I see no insult with that.

babydr 04-01-2024 11:48 PM

@All , I've been using '.' as a user.group seperator for many years !
Because no users name could contain a '.' in it as it would , way back when , confuse the Shell that I had put a hostname to it to be parsed AND could not be used in an email address , Thus could not be a users name .
Maybe that tells you how long I've been pecking on keyboards ?-)
And maybe what the first os I might have worked on was ?-)
Gnuff gnarled ;-) JimL

allend 04-02-2024 12:46 AM

Quote:

@All , I've been using '.' as a user.group seperator for many years !
You have company :)

chrisretusn 04-02-2024 01:03 AM

I think we should just top this off as April Fool's.

marav 04-02-2024 11:30 AM

Code:

2022-02-24
+  chown and chroot now warn about usages like "chown root.root f",
+  which have the nonstandard and long-obsolete "." separator that
+  causes problems on platforms where user names contain ".".
+  Applications should use ":" instead of ".".

https://git.savannah.gnu.org/cgit/co...e34c92745169b6

hazel 04-02-2024 11:58 AM

If you really want to be insulted, use sudo a few times with the wrong password!

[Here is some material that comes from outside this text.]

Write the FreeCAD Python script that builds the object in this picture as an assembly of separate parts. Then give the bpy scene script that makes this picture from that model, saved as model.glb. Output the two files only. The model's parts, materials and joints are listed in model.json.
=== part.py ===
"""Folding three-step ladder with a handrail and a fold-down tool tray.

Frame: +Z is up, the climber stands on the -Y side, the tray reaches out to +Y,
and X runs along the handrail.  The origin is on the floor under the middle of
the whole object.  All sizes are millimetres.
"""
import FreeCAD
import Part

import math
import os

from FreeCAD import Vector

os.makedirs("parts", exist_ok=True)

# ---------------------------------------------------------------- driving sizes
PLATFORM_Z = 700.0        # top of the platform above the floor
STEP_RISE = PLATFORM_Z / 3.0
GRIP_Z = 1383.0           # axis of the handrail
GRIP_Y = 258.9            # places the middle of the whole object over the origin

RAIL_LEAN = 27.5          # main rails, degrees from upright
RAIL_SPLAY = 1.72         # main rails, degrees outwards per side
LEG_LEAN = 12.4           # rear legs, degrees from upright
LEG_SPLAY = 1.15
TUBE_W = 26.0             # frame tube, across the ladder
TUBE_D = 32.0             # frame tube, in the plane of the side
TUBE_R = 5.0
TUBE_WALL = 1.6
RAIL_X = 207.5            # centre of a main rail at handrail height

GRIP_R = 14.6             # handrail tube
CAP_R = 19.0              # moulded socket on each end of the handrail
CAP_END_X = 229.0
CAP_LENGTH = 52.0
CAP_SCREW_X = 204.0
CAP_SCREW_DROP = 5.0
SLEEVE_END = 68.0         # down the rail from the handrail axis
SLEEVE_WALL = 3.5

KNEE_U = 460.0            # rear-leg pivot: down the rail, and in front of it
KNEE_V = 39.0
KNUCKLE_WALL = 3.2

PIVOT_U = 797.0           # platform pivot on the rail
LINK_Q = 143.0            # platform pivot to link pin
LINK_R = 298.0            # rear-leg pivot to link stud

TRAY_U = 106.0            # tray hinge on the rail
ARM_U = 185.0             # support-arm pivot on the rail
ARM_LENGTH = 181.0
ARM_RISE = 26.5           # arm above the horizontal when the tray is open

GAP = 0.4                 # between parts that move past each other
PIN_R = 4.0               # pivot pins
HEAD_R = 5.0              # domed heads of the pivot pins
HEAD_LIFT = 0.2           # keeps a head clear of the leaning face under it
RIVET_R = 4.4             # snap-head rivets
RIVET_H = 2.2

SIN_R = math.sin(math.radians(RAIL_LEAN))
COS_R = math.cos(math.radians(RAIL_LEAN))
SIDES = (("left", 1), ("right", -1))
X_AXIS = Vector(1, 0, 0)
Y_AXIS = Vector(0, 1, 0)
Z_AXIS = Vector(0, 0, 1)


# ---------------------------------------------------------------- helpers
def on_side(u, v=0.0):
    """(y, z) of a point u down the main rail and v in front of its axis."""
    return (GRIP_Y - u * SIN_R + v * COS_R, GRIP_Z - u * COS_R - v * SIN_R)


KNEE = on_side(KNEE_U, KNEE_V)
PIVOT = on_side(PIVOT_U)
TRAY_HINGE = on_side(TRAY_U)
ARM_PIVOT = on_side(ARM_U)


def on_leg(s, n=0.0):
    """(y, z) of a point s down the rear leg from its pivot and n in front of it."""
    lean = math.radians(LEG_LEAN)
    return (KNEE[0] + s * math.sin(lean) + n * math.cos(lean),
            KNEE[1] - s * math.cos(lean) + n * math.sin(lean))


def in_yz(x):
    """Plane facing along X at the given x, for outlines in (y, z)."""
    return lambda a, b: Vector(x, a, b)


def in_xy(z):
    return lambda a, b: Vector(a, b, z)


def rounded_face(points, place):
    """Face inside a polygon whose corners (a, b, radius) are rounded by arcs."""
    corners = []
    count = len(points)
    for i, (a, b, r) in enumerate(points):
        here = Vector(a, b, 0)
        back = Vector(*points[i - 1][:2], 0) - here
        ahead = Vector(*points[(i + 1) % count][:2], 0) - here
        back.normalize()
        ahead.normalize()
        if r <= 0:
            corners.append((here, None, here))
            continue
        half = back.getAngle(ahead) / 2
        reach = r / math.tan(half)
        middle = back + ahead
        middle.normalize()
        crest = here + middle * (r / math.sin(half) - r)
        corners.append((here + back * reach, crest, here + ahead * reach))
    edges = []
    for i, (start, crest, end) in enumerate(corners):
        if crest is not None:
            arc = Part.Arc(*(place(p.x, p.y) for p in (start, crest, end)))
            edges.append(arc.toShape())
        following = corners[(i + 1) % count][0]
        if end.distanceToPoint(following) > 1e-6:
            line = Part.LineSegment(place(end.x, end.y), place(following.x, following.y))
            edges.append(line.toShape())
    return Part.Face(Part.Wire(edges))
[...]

chrisretusn 04-02-2024 07:59 PM

Here is a test run with chown:

Code:

~# ls -l pinxi
-rwxr-xr-x 1 root root 1331397 Mar  3 15:56 pinxi*
~# chown chris. pinxi
chown: warning: '.' should be ':': ‘chris.’
~# ls -l pinxi
-rwxr-xr-x 1 chris users 1331397 Mar  3 15:56 pinxi*
~# chown root.users pinxi
chown: warning: '.' should be ':': ‘root.users’
~# ls -l pinxi
-rwxr-xr-x 1 root users 1331397 Mar  3 15:56 pinxi*
~# chown IDIOT pinxi
chown: invalid user: ‘IDIOT’
~# ls -l pinxi
-rwxr-xr-x 1 root users 1331397 Mar  3 15:56 pinxi*
~# chown IDIOT.root pinxi
chown: invalid user: ‘IDIOT.root’
~# ls -l pinxi
-rwxr-xr-x 1 root users 1331397 Mar  3 15:56 pinxi*
~# chown IDIOT:root pinxi
chown: invalid user: ‘IDIOT:root’
~# ls -l pinxi
-rwxr-xr-x 1 root users 1331397 Mar  3 15:56 pinxi*
~# chown root:root pinxi
~# ls -l pinxi
-rwxr-xr-x 1 root root 1331397 Mar  3 15:56 pinxi*

I've used Linux, before that Unix for many years, The syntax as I remember, has been "owner:group" I don't recall ever using "owner.group". It has been a while since my Unix days, so I could be mistaken.

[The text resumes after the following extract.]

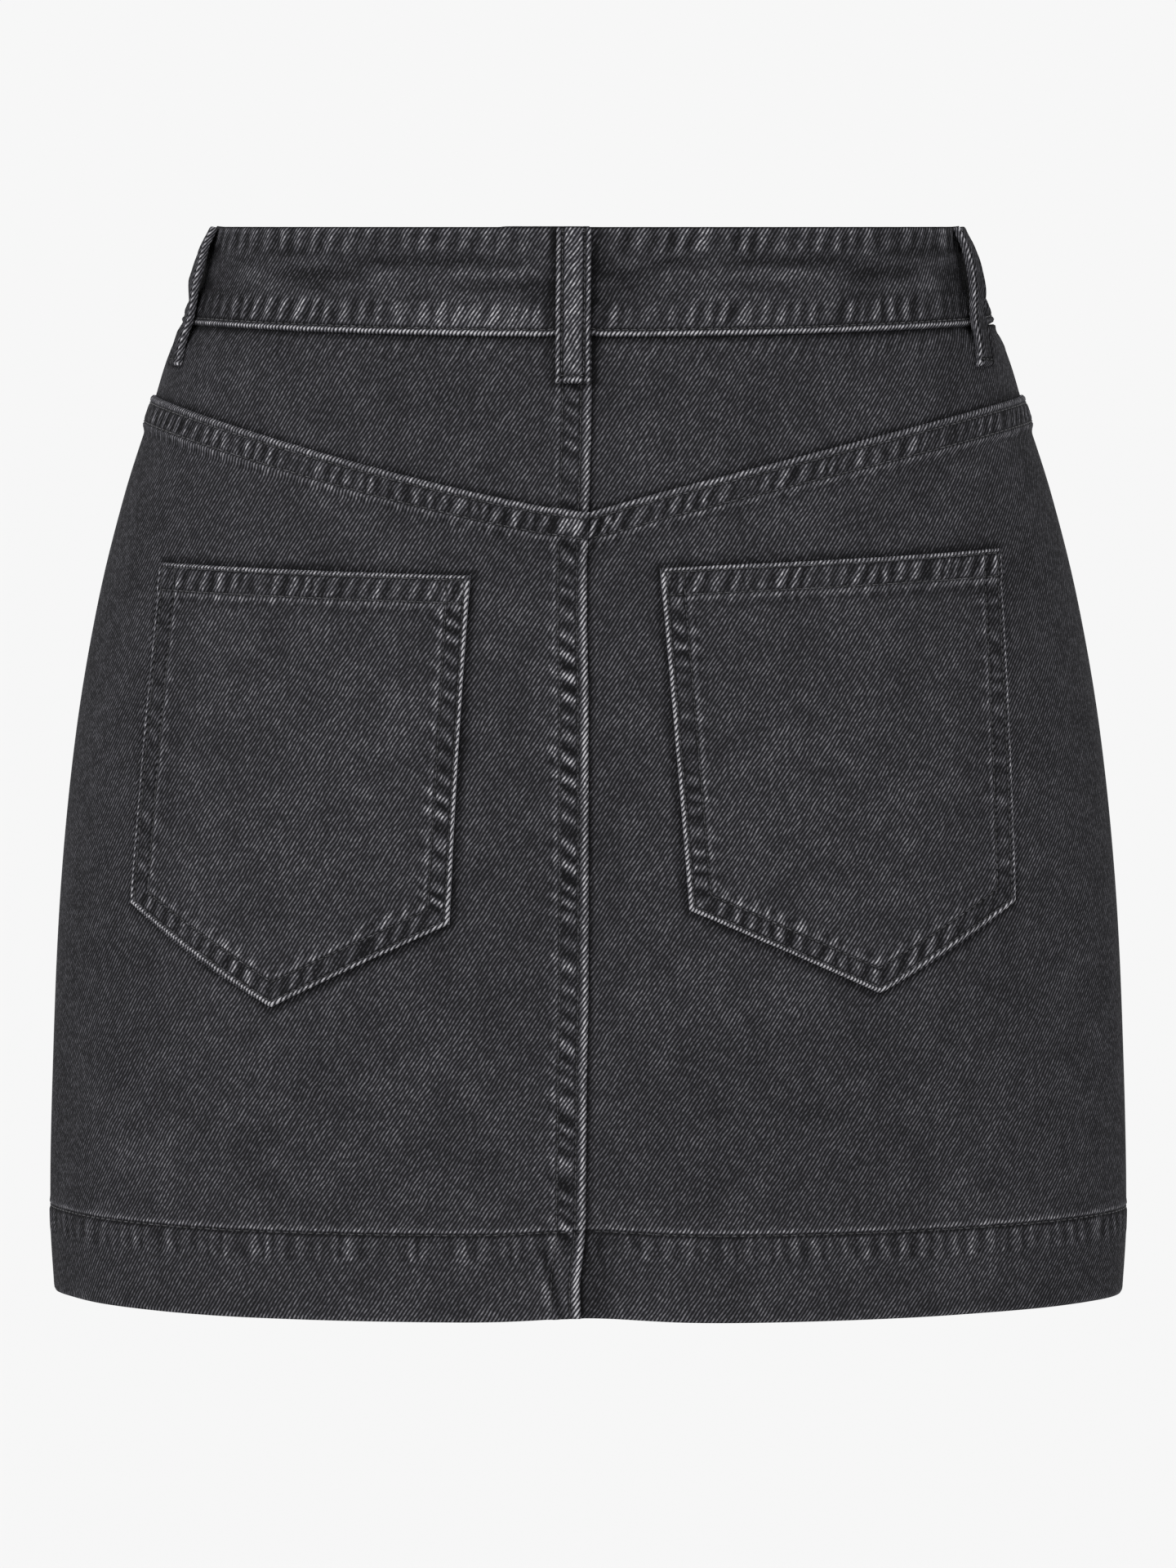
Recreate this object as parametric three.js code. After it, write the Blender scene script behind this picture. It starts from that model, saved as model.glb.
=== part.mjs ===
// A short denim skirt, filled out as it hangs on a wearer: two back panels under a pointed yoke,
// two front panels, a shaped waistband, two pointed patch pockets, belt loops and a shank button.
// Millimetres, +Z up. The origin is the middle of the waist, level with the waistband's top edge.
// The back faces -Y. Left and right are the wearer's, so the left side is at -X.
import * as THREE from "three";

// Cloth
const CLOTH = 1.2; // one layer of denim
const GAP = 0.3; // kept between two pieces
const STEP = CLOTH + GAP; // from one layer up to the layer that lies on it
const SLOPE = 4; // over which a piece comes down from what it laps over

// The whole skirt
const LENGTH = 401;
const HEM_DEPTH = 33; // turned up inside
const HEM_STEP = 2; // over which the cloth thickens at the hem's top
const HEM_PULL = 2; // by which the centre seams draw the hem up
const HEM_PULL_WIDTH = 26;
const HEM_RISE = 2.2; // of the sides over the middle
const ROUNDNESS = 2.1; // of a level section: 2 is an ellipse, and more is squarer
const SIDE_SEAM = 1.06; // in turns from the centre back, where 1 is the widest place
const SEAM_TURN = 0.002; // a side seam's gap, in turns

// Lapped seams at the centre back and centre front: the left piece lies on the right one
const LAP_EDGE = 0.6; // where the left piece ends, right of the middle
const LAP_BACK = 11.9;
const LAP_FLY = 31;
const FLY_END = 150; // below the waist
const FLY_CURVE = 30;
const LAP_SHORT = 0.8; // by which the hidden edge stops short of the lap
const LAP_CLEAR = 0.8; // from the left piece's edge to where the right one starts to come down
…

volkerdi 04-03-2024 08:54 PM

Quote:

Originally Posted by chrisretusn (Post 6493719)
I've used Linux, before that Unix for many years, The syntax as I remember, has been "owner:group" I don't recall ever using "owner.group". It has been a while since my Unix days, so I could be mistaken.

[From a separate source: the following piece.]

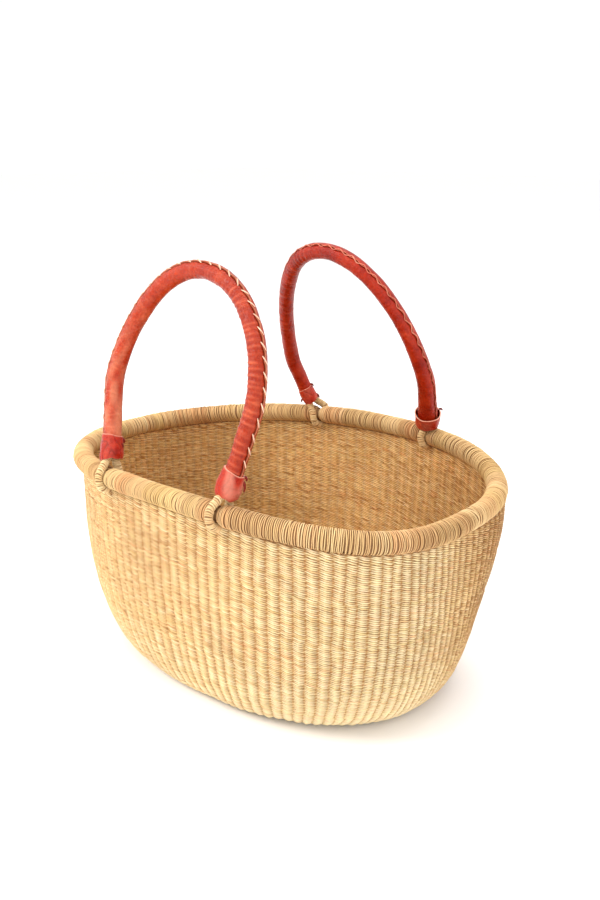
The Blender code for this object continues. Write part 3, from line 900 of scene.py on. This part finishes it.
def sleeve(name, shape, matrix, seed):
    """The leather tube, whose one edge laps over the other along a scalloped seam."""
    path, places, out, across, share, seam, radius = seam_frames(name, shape, 0.8 * MM)
    scallop = np.abs(np.sin(pi * places / STITCH[name]))
    edge = (1.3 * MM * (scallop - 0.5)) / radius
    fan = np.linspace(0.12, 2 * pi - 0.16, 74)
    around = np.concatenate([[0.0, 0.02, 0.05], fan, [2 * pi - 0.09, 2 * pi - 0.05, 2 * pi - 0.012]])
    theta = around[None] + edge[:, None]
    lap = np.where(around < pi, bell(around, 0.50), 0.0)
    lift = np.where(around < pi, bell(around, 0.16), 0.0)
    sink = np.where(around > pi, bell(2 * pi - around, 0.14), 0.0)
    tall = 0.95 * MM if name == "front" else 0.6 * MM
    r = radius[:, None] + tall * lap[None] + (0.45 * MM * scallop)[:, None] * lift[None]
    r = r - 0.7 * MM * sink[None]
    small = ((0, 0.07 * MM), (0.5, 0.10 * MM), (1.0, 0.08 * MM))
    if name == "front":
        height = ((0, 0.06 * MM), (0.45, 0.16 * MM), (0.60, 0.50 * MM), (1.0, 0.62 * MM))
        ringed = ridges(places, theta, seed, 5.4 * MM, height, ((0, 4.7), (0.5, 4.8), (1.0, 5.1)), 0.04)
        slanted = ((0, 0.34 * MM), (0.35, 0.26 * MM), (0.5, 0.04 * MM), (1, 0.0))
        ringed = ringed + ridges(places, theta, seed + 5, 4.2 * MM, slanted, ((0, 5.0), (1, 5.0)), 0.5)
        scuffed = 0.55 * (1 - share / 0.38).clip(0)
    else:
        height = ((0, 0.16 * MM), (0.25, 0.40 * MM), (0.42, 0.50 * MM), (0.5, 0.16 * MM), (1.0, 0.14 * MM))
        ringed = ridges(places, theta, seed, 4.6 * MM, height, ((0, 5.0), (0.5, 5.0), (1.0, 4.8)), 0.08)
        scuffed = 0.0 * share
    r = r + ringed + ridges(places, theta, seed + 1, 3.4 * MM, small, ((0, 3.4), (1, 3.4)), 0.1)
    r = r + 0.12 * MM * waves(theta, places[:, None], seed + 2, 1, 4, 0.02)
    r = r + 0.16 * MM * waves(theta, places[:, None], seed + 3, 0, 2, 0.05)
    crease = waves(theta, places[:, None], seed + 4, 2, 9, 0.012)
    r = r - 0.22 * MM * bell(crease, 0.22) * (1 - lap[None])
    turned = seam[:, None] - theta
    spoke = out[:, None] * np.cos(turned)[..., None] - across[:, None] * np.sin(turned)[..., None]
    points = path[:, None] + spoke * r[..., None]
    # Painted highlight: the tops of the ridges are made paler, besides the scuffs low on the front left leg.
    tops = (ringed / (0.5 * MM)).clip(0, 1)
    patchy = 0.5 + 0.5 * waves(theta, places[:, None], seed + 6, 1, 4, 0.03).clip(-1, 1)
    wear_and_highlight = 0.15 * tops**1.5 + scuffed[:, None] * patchy
    wear_and_highlight[:, 0] = 0.75
    wear_and_highlight[:, 1] = 0.50
    wear_and_highlight[:, 2] = 0.25
    # Painted shadow under the lapped edge, and painted shade in the hollows between the ridges.
    painted_shade = 1 - 0.50 * np.where(around > pi, bell(2 * pi - around, 0.11), 0.0)
    painted_shade = painted_shade[None] * (1 - 0.22 * (1 - tops) * np.interp(share, *zip(*height))[:, None] / (0.5 * MM))
    quads = grid_quads(1, len(path), len(around), False, True)
    values = {"wear_and_highlight": wear_and_highlight, "painted_shade": painted_shade}
    finish = front_leather if name == "front" else rear_leather
    add_mesh(
        f"{name}_handle_leather", placed(points, matrix), quads, f"{name}_handle", finish,
        (f"{name}_handle_sleeve",), values, sharp=50,
    )


def lace_of(name, stitches, matrix, finish):
    """Make a handle's lace of its stitches, each a row of four-cornered sections."""
    quads = grid_quads(*stitches.shape[:3], False, True)
    flat = np.zeros(stitches.shape[:3])
    points, values = placed(stitches, matrix), {"wear_and_highlight": flat, "painted_shade": flat + 1}
    stands_for, body = (f"{name}_handle_lacing",), f"{name}_handle"
    add_mesh(f"{name}_handle_lace", points, quads, body, finish, stands_for, values)


def thong(name, shape, matrix, seed):
    """The front handle's lace: one slant stitch over the lapped edge at each notch of its scallops."""
    path, places, out, across, _, seam, radius = seam_frames(name, shape, 0.5 * MM)
    dice = np.random.default_rng(seed)
    pitch = STITCH[name]
    points = []
    u = np.linspace(0, 1, 14)
    for k in range(2, int(places[-1] / pitch) - 1):
        length = FRONT_STITCH_LENGTH * dice.uniform(0.88, 1.12)
        here = k * pitch - length / 2 + length * u + dice.normal(0, 0.35 * MM)
        handed = -1 if k * pitch / places[-1] < 0.6 else 1
        slant = handed * (-1.9 * MM + 3.8 * MM * u) / 8.6 / MM
        over = np.interp(handed * (u - 0.5), (-0.5, 0.0, 0.5), (0.35, 0.95, 1.3)) * MM
        lift = over + 0.45 * MM * np.sin(pi * u.clip(0.02, 0.98)) ** 0.35
        centre, o, a = (sample(v, places, here) for v in (path, out, across))
        turned = np.interp(here, places, seam) - slant
        spoke = o * np.cos(turned)[:, None] - a * np.sin(turned)[:, None]
        middle = centre + spoke * (np.interp(here, places, radius) + lift)[:, None]
        side = unit(np.cross(unit(np.gradient(middle, axis=0)), spoke))
        taper = (0.55 + 0.45 * np.sin(pi * u))[:, None]
        wide, thick = 0.80 * MM * taper, 0.50 * MM * taper
        points.append(diamond(middle, spoke * thick, side * wide))
    lace_of(name, np.stack(points), matrix, lace_leather)


def thin_thong(name, shape, matrix, seed):
    """The rear handle's lace: a thin zigzag over the seam, sunk into its slits low on the right leg."""
    path, places, out, across, share, seam, radius = seam_frames(name, shape, 0.5 * MM)
    shown = slice(int(0.05 * len(path)), int(0.96 * len(path)))
    phase = places / STITCH[name] + 0.12 * np.sin(places / (31 * MM) + seed)
    zigzag = 2 / pi * np.arcsin(0.96 * np.sin(2 * pi * phase))
    over = np.interp(zigzag, (-1, 0, 1), (0.15, 0.65, 1.05)) * MM
    sunk = 1.6 * MM * ((share - 0.80) / 0.08).clip(0, 1)
    turned = seam - 1.7 * MM * zigzag / radius
    spoke = out * np.cos(turned)[:, None] - across * np.sin(turned)[:, None]
    middle = (path + spoke * (radius + over - sunk + 0.12 * MM)[:, None])[shown]
    spoke = spoke[shown]
    side = unit(np.cross(unit(np.gradient(middle, axis=0)), spoke))
    wide, thick = 0.55 * MM, 0.38 * MM
    lace_of(name, diamond(middle, spoke * thick, side * wide)[None], matrix, thread_leather)


# Each cuff's outer radius at heights above the loop's axis, how far its top and bottom edges rise
# towards one side of it in degrees, and the ends of thong that stick out: side, height, length
CUFFS = {
    ("front", -1): {
        "profile": ((17.0, 11.0), (22.0, 11.9), (32.0, 10.9), (40.5, 10.2)),
        "top": (0.9, -150), "bottom": (1.6, 30), "crease": 0.55, "scuffed": 0.04,
        "knots": ((38, 39.0, 4.0), (20, 34.0, 3.0)),
    },
    ("front", 1): {
        "profile": ((15.8, 8.6), (19.0, 11.2), (26.0, 12.3), (34.0, 11.4), (40.5, 10.3)),
        "top": (1.8, -140), "bottom": (0.8, -60), "crease": 0.22, "scuffed": 0.34,
        # This cuff's pale scuffs are partly painted highlight.
        "knots": ((30, 37.5, 3.5), (24, 33.0, 9.0)),
    },
    ("rear", -1): {
        "profile": ((18.0, 8.6), (22.0, 9.3), (30.0, 9.3), (37.0, 8.7)),
        "top": (0.6, 40), "bottom": (0.5, 30), "crease": 0.4, "scuffed": 0.10,
        "knots": ((-140, 23.0, 4.0), (40, 25.0, 6.0), (40, 39.0, 3.5)),
    },
    ("rear", 1): {
        "profile": ((16.0, 12.4), (20.0, 12.9), (26.0, 13.6), (31.0, 14.2)),
        "top": (1.2, 150), "bottom": (0.8, 20), "crease": 0.2, "scuffed": 0.10,
        "knots": ((48, 31.0, 3.0),),
    },
}


def cuff(name, side, shape, matrix, seed):
    """A leather cap over the foot of a leg, with uneven edges, and the ends of the thong that ties it."""
    size = CUFFS[name, side]
    place = "left" if side < 0 else "right"
    dice = np.random.default_rng(seed)
    count, levels = 96, 34
    around = 2 * pi * np.arange(count) / count
    v = np.linspace(0, 1, levels)
    low, high = size["profile"][0][0] * MM, size["profile"][-1][0] * MM
    tilted = {key: size[key][0] * MM * np.cos(around - radians(size[key][1])) for key in ("top", "bottom")}
    bottom_wave = 0.5 * np.sin(3 * around + dice.uniform(0, 6)) + 0.3 * np.sin(7 * around)
    top_wave = 0.35 * np.sin(2 * around + dice.uniform(0, 6)) + 0.2 * np.sin(5 * around)
    bottom = low + tilted["bottom"] + MM * bottom_wave
    top = high + tilted["top"] + MM * top_wave
    z = bottom[None] + (top - bottom)[None] * v[:, None]
    reach = side * leg_reach(shape, side, z)
    above, below = (leg_reach(shape, side, z + step) for step in (MM, -MM))
    slope = side * (above - below) / (2 * MM)
    heights, radii = (np.array(values) * MM for values in zip(*size["profile"]))
    r = np.interp(low + (high - low) * v, heights, radii)[:, None]
    r = r + 0.20 * MM * waves(around, z, seed + 1, 1, 6, 0.014)
    crease = waves(around, z, seed + 2, 1, 6, 0.020)
    r = r - size["crease"] * MM * bell(crease, 0.20)
    inner_r = r - 1.15 * MM
    sheets = []
    for radius in (r, inner_r[::-1]):
        flip = slice(None) if radius is r else slice(None, None, -1)
        x = reach[flip] + radius * np.cos(around)
        y = radius * np.sin(around)
        sheets.append(np.stack([x, y, z[flip] - slope[flip] * radius * np.cos(around)], axis=-1))
    points = np.concatenate(sheets)
    wear_and_highlight = np.zeros(points.shape[:2])
    patchy = waves(around, z, seed + 3, 1, 4, 0.03)
    wear_and_highlight[:levels] = size["scuffed"] * (0.5 + 0.6 * patchy).clip(0, 1)
    wear_and_highlight[levels - 1 : levels + 1] = 0.85
    wear_and_highlight[levels - 2] = 0.20
    wear_and_highlight[0] = 0.25
    # Painted shade: the inside of the cuff and its creases are made darker.
    painted_shade = np.ones(points.shape[:2])
    painted_shade[levels + 1 :] = 0.40
    painted_shade[: levels] *= 1 - 0.35 * bell(crease, 0.15) * min(1.0, size["crease"] * 2)
    quads = grid_quads(1, len(points), count, True, True)[:, ::-1]
    body, stands_for = f"{name}_handle", (f"{name}_{place}_cuff",)
    values = {"wear_and_highlight": wear_and_highlight, "painted_shade": painted_shade}
    shell = placed(points.reshape(-1, 3), matrix)
    cap = f"{name}_{place}_cuff_leather"
    add_mesh(cap, shell, quads, body, cuff_leather, stands_for, values, 50)
    ends = []
    for turn, height, length in size["knots"]:
        turn = radians(turn)
        at = np.interp(height * MM, heights, radii)
        outward = np.array([cos(turn), sin(turn), 0])
        foot_reach = leg_reach(shape, side, np.array(height * MM))
        foot = np.array([side * float(foot_reach), 0, height * MM])
        u = np.linspace(0, 1, 9)[:, None]
        away = at - 0.8 * MM + 2.6 * MM * np.sin(pi * u * 0.62)
        curl = foot + outward * away - np.array([0, 0, length * MM]) * u**1.6
        bar, _ = round_bar(curl, np.array([0.3, 1.0, 0.1]), 1.35 * MM * (1 - 0.55 * u[:, 0] ** 2), 7)
        ends.append(bar)
    points = np.stack(ends)
    quads = grid_quads(len(ends), points.shape[1], 7, False, True)[:, ::-1]
    flat = np.zeros(points.shape[:3])
    # The thong ends are made darker all over.
    values = {"wear_and_highlight": flat, "painted_shade": flat + 0.45}
    points = placed(points.reshape(-1, 3), matrix)
    tied = f"{name}_{place}_cuff_ends"
    add_mesh(tied, points, quads, body, cuff_leather, stands_for, values)


def handles():
    for k, (name, shape) in enumerate(HANDLES.items()):
        matrix, shape["half_span"] = handle_axis(shape)
        loops(name, shape, matrix, 300 + 20 * k)
        sleeve(name, shape, matrix, 400 + 20 * k)
        lace = thong if name == "front" else thin_thong
        lace(name, shape, matrix, 500 + 20 * k)
        for side in (-1, 1):
            cuff(name, side, shape, matrix, 600 + 20 * k + side)


# ---- the studio


def studio():
    """A white world and floor, three soft lamps and the camera."""
    scene = bpy.context.scene
    scene.view_settings.view_transform = "Standard"
    world = bpy.data.worlds.new("studio")
    scene.world = world
    world.use_nodes = True
    light = world.node_tree.nodes["Background"].inputs
    light["Color"].default_value = WORLD_COLOUR
    light["Strength"].default_value = WORLD_STRENGTH
    floor_mesh = bpy.data.meshes.new("floor")
    corners = [(x * FLOOR_HALF_SIZE, y * FLOOR_HALF_SIZE, 0) for x, y in ((-1, -1), (1, -1), (1, 1), (-1, 1))]
    floor_mesh.from_pydata(corners, [], [(0, 1, 2, 3)])
    t = Tree("floor")
    place = t.add("TexCoord").outputs["Object"]
    shade = t.noise(place, 3.0)
    t.finish(t.grey(t.spread(shade, 0.975, 0.985)), t.spread(shade, 0.85, 0.95), shade, 0.02, 0.0002)
    floor_mesh.materials.append(t.material)
    floor = bpy.data.objects.new("floor", floor_mesh)
    scene.collection.objects.link(floor)
    for name, spot, size, power, colour in LAMPS:
        lamp = bpy.data.lights.new(name, "AREA")
        lamp.shape = "DISK"
        lamp.size = size
        lamp.energy = power
        lamp.color = colour
        holder = bpy.data.objects.new(name, lamp)
        holder.location = spot
        holder.rotation_mode = "QUATERNION"
        holder.rotation_quaternion = (Vector(LAMP_TARGET) - Vector(spot)).to_track_quat("-Z", "Y")
        scene.collection.objects.link(holder)
    lens = bpy.data.cameras.new("camera")
    lens.lens = CAMERA_LENS
    lens.sensor_width = 36
    lens.clip_start = 0.02
    lens.clip_end = 40
    azimuth, elevation = radians(CAMERA_AZIMUTH), radians(CAMERA_ELEVATION)
    back = Vector((sin(azimuth) * cos(elevation), -cos(azimuth) * cos(elevation), sin(elevation)))
    camera = bpy.data.objects.new("camera", lens)
    camera.location = Vector(CAMERA_TARGET) + CAMERA_DISTANCE * back
    camera.rotation_mode = "QUATERNION"
    camera.rotation_quaternion = (-back).to_track_quat("-Z", "Y")
    scene.collection.objects.link(camera)
    scene.camera = camera


def dress_cores():
    """Give the cores, which stay as the CAD part's own solids, their grass."""
    for name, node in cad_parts.items():
        if name.endswith("core"):
            for slot in node.material_slots:
                slot.material = core_grass


woven_body()
rim()
handles()
dress_cores()
studio()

Yeah, I got my first warning about user.group (in email, not from chown) sometime back in the mid 90s.

GazL 04-04-2024 04:06 AM

Found this on stack-exchange.
Quote:

Important historical context: when chown first gained the ability to do user and group in a single command (4.3BSD is the earliest such example I can find), people didn't do crazy things like put dots in their usernames. Dots, dashes, capital letters, more than 8 characters long... all unthinkable. Also the colon is the one character that's safe from future growth of the set of allowable usernames, because it's the separator in /etc/passwd
4.3bsd dates back to 1986, which predates my involvement with UNIX/Linux. I was likely still using a 6502 VIC=20 or BBC Micro back then as the Amiga didn't come out until 87.